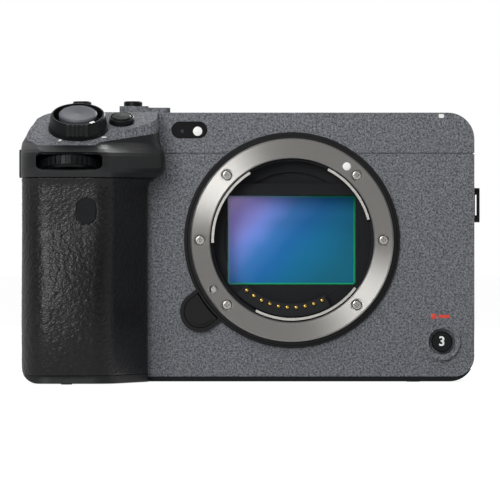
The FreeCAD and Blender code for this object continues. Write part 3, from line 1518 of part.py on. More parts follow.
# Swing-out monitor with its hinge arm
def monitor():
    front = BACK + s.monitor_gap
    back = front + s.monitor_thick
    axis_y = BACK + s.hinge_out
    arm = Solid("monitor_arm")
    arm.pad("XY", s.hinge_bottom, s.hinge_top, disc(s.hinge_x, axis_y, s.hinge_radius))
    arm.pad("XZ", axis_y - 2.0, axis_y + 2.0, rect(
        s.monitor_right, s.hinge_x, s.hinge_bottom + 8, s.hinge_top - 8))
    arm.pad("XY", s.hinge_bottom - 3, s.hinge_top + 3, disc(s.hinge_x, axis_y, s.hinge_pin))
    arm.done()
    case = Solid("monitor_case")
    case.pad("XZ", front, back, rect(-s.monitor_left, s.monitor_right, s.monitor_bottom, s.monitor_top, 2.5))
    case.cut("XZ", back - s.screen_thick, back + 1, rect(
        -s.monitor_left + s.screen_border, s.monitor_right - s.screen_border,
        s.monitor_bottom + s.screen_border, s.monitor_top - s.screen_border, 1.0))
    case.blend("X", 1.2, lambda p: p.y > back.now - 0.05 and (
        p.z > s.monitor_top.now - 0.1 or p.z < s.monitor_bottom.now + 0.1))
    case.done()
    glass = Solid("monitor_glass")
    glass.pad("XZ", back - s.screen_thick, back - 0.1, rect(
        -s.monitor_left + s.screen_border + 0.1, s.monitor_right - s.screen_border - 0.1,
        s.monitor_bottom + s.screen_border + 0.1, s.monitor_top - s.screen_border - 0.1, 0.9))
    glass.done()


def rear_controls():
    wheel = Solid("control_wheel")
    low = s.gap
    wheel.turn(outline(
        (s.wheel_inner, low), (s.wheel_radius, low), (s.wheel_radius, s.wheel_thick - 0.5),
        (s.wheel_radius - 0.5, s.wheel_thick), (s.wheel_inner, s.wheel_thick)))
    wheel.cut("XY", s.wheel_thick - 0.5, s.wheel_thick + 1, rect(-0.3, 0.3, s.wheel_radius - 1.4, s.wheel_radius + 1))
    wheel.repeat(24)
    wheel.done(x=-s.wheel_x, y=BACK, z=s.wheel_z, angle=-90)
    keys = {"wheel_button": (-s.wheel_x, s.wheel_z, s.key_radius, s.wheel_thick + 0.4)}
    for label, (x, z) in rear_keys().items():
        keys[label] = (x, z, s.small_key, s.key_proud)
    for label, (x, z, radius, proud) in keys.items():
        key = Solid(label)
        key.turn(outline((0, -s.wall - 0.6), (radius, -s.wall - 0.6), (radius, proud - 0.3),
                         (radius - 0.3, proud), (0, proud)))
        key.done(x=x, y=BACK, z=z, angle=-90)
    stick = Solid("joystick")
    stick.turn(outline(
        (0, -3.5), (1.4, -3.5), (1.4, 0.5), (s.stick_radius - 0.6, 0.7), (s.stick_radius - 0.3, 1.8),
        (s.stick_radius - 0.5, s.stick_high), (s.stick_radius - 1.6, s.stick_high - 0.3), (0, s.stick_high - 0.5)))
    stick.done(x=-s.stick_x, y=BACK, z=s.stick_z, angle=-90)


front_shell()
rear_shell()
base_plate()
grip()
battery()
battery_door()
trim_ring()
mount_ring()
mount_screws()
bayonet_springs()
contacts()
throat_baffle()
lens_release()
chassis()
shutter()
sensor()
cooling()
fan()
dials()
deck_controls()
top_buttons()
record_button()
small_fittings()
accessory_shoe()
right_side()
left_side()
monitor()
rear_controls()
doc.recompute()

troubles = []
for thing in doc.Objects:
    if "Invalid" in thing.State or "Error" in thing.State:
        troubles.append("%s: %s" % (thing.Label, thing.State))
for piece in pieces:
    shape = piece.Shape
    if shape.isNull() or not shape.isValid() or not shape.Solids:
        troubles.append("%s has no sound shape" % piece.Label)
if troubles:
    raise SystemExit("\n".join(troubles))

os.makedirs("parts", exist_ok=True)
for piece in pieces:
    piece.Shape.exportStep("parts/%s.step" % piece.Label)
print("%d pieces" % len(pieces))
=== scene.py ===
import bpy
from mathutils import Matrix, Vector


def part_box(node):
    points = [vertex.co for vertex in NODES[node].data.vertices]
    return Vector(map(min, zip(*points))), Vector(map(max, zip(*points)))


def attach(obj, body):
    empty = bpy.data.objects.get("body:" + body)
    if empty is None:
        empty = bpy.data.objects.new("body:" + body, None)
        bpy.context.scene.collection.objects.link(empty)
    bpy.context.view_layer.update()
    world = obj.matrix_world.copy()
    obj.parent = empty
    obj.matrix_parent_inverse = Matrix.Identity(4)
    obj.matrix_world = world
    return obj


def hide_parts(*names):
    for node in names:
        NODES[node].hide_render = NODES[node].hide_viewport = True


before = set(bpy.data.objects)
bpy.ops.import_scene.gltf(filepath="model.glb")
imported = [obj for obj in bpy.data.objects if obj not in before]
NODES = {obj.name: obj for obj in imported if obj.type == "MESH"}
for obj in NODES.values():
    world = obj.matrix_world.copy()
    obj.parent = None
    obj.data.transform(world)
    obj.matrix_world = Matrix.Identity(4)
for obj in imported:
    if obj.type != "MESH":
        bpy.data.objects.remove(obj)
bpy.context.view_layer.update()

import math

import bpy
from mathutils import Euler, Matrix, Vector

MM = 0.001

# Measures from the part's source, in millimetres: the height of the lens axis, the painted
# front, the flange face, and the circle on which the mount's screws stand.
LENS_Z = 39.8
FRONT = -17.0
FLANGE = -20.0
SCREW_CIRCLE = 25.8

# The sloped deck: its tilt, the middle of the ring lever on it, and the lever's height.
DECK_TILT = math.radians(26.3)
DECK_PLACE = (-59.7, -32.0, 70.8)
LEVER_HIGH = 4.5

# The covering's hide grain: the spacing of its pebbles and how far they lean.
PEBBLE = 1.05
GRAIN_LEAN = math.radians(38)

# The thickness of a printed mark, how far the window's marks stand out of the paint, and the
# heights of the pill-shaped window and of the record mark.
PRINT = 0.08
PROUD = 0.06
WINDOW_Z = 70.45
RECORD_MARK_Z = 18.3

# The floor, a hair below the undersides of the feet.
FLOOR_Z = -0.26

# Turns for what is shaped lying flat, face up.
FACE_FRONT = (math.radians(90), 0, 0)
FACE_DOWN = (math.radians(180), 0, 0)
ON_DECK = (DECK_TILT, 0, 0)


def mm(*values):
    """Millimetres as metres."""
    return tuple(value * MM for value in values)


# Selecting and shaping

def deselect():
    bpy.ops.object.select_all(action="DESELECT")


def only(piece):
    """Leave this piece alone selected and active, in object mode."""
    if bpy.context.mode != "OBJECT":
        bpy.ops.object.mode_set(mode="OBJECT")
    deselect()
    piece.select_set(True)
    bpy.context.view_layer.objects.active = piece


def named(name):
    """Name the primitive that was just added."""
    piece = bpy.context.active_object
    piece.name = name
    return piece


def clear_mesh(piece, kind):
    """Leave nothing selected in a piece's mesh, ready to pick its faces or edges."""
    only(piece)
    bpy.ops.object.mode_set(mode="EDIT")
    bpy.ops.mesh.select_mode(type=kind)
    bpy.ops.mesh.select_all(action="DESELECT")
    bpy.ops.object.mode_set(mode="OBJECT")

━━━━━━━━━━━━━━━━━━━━

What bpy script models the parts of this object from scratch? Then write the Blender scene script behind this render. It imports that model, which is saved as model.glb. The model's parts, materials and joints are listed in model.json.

━━━━━━━━━━━━━━━━━━━━

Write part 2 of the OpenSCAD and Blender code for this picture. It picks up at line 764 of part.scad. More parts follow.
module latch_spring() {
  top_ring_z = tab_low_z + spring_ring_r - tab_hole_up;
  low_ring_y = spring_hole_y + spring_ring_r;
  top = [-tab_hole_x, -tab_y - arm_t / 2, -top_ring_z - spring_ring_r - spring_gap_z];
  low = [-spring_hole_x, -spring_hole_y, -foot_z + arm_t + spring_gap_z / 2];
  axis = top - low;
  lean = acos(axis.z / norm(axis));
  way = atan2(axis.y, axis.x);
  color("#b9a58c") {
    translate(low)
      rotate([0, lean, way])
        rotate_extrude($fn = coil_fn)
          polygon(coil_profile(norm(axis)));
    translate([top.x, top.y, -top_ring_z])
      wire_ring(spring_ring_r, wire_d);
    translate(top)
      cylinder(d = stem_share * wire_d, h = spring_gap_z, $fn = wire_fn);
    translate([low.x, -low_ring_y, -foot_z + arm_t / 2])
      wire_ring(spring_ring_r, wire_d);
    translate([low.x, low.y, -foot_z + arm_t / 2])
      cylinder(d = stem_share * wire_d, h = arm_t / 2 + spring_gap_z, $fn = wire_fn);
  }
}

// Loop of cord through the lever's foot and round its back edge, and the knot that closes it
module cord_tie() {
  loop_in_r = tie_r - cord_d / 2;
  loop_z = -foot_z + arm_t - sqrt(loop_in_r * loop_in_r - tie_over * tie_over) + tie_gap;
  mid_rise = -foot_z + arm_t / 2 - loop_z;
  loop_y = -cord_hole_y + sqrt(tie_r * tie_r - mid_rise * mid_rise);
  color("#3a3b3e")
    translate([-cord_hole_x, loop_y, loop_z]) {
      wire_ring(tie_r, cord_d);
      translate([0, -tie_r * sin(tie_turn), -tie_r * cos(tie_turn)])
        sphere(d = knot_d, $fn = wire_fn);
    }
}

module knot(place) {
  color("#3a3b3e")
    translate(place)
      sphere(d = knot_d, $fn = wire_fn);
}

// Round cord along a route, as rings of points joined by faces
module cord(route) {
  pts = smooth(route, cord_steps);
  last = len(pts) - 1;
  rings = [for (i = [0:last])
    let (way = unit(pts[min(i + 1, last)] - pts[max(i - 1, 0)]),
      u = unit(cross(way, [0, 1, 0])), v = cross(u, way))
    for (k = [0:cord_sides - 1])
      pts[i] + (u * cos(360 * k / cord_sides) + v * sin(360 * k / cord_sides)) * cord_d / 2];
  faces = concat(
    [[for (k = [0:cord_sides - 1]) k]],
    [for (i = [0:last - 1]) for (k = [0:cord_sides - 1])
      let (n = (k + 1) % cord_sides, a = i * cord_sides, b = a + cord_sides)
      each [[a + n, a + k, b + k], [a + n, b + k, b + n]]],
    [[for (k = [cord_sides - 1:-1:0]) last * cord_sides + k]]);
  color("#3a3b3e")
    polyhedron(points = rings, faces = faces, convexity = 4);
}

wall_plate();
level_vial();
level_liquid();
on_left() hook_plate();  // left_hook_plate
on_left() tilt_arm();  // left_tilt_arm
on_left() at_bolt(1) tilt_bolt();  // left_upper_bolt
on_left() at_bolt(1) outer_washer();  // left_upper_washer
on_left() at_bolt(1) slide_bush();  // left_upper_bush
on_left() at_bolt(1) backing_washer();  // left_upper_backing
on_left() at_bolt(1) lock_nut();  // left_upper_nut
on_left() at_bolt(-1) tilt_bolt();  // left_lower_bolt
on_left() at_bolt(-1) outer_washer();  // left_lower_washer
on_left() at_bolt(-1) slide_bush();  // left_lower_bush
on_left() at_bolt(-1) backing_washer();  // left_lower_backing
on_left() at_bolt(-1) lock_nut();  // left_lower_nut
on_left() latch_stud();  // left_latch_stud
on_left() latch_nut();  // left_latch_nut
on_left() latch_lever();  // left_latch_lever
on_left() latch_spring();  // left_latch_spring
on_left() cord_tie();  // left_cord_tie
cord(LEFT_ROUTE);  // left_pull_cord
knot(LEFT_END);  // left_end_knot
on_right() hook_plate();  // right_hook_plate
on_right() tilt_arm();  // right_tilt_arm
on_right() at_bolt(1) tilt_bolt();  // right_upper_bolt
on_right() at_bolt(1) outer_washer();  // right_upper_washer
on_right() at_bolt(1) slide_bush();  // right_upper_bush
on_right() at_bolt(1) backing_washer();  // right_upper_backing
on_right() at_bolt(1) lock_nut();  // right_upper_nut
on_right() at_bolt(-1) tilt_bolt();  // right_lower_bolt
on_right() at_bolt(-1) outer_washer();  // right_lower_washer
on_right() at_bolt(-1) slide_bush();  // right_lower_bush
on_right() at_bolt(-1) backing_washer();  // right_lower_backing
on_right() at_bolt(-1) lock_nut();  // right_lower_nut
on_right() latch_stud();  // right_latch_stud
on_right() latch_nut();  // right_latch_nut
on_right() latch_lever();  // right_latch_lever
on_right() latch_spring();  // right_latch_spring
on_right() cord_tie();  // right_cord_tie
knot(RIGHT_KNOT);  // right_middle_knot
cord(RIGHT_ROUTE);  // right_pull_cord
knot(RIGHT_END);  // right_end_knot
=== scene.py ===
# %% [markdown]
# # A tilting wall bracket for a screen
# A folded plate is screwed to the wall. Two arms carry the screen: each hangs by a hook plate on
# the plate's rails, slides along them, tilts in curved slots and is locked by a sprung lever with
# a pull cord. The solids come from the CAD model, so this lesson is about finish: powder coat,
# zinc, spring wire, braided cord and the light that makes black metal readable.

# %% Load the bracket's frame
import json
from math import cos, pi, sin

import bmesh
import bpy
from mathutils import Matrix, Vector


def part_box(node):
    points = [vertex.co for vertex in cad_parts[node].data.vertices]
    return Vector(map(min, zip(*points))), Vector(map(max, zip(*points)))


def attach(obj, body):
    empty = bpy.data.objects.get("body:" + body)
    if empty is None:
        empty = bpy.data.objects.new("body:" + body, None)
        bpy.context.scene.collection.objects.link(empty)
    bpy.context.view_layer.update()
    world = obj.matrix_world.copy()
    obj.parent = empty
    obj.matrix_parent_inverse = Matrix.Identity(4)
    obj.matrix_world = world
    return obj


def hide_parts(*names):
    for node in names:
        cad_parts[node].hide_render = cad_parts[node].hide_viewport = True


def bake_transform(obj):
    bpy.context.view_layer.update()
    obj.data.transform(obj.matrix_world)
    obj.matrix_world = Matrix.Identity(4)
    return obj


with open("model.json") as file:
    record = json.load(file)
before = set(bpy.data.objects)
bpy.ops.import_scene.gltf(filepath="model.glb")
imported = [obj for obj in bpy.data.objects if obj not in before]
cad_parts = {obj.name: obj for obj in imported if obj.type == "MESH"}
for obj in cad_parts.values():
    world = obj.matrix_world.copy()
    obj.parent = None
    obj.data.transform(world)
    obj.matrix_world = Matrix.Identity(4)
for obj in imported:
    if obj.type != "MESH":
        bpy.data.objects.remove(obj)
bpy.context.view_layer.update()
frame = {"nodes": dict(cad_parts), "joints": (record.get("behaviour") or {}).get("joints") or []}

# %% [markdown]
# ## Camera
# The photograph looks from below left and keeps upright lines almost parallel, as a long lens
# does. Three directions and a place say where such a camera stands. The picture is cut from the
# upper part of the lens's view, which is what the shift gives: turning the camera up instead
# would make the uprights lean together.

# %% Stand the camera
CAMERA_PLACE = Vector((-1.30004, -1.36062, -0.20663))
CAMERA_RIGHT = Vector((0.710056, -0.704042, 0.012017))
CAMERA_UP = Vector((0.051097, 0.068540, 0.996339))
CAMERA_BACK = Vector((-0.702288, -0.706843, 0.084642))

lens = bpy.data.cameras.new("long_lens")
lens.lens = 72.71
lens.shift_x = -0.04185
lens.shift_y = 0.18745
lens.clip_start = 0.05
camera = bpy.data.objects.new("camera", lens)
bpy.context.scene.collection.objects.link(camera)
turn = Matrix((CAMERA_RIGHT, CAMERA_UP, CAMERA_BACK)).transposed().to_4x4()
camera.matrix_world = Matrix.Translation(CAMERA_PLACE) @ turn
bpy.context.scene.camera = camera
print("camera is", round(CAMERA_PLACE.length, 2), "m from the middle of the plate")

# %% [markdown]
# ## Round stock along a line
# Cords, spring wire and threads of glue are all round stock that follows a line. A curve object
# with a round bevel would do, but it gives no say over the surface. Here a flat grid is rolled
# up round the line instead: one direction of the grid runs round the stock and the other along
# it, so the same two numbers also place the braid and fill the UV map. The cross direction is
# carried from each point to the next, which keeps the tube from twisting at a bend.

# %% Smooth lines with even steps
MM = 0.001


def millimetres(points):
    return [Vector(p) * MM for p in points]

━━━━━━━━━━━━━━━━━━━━

Each line from the line containing "troubles = []" through the line containing "LEVER_HIGH = 4.5" is to be transcribed exactly, and no other line.

RESPONSE:
troubles = []
for thing in doc.Objects:
    if "Invalid" in thing.State or "Error" in thing.State:
        troubles.append("%s: %s" % (thing.Label, thing.State))
for piece in pieces:
    shape = piece.Shape
    if shape.isNull() or not shape.isValid() or not shape.Solids:
        troubles.append("%s has no sound shape" % piece.Label)
if troubles:
    raise SystemExit("\n".join(troubles))

os.makedirs("parts", exist_ok=True)
for piece in pieces:
    piece.Shape.exportStep("parts/%s.step" % piece.Label)
print("%d pieces" % len(pieces))
=== scene.py ===
import bpy
from mathutils import Matrix, Vector


def part_box(node):
    points = [vertex.co for vertex in NODES[node].data.vertices]
    return Vector(map(min, zip(*points))), Vector(map(max, zip(*points)))


def attach(obj, body):
    empty = bpy.data.objects.get("body:" + body)
    if empty is None:
        empty = bpy.data.objects.new("body:" + body, None)
        bpy.context.scene.collection.objects.link(empty)
    bpy.context.view_layer.update()
    world = obj.matrix_world.copy()
    obj.parent = empty
    obj.matrix_parent_inverse = Matrix.Identity(4)
    obj.matrix_world = world
    return obj


def hide_parts(*names):
    for node in names:
        NODES[node].hide_render = NODES[node].hide_viewport = True


before = set(bpy.data.objects)
bpy.ops.import_scene.gltf(filepath="model.glb")
imported = [obj for obj in bpy.data.objects if obj not in before]
NODES = {obj.name: obj for obj in imported if obj.type == "MESH"}
for obj in NODES.values():
    world = obj.matrix_world.copy()
    obj.parent = None
    obj.data.transform(world)
    obj.matrix_world = Matrix.Identity(4)
for obj in imported:
    if obj.type != "MESH":
        bpy.data.objects.remove(obj)
bpy.context.view_layer.update()

import math

import bpy
from mathutils import Euler, Matrix, Vector

MM = 0.001

# Measures from the part's source, in millimetres: the height of the lens axis, the painted
# front, the flange face, and the circle on which the mount's screws stand.
LENS_Z = 39.8
FRONT = -17.0
FLANGE = -20.0
SCREW_CIRCLE = 25.8

# The sloped deck: its tilt, the middle of the ring lever on it, and the lever's height.
DECK_TILT = math.radians(26.3)
DECK_PLACE = (-59.7, -32.0, 70.8)
LEVER_HIGH = 4.5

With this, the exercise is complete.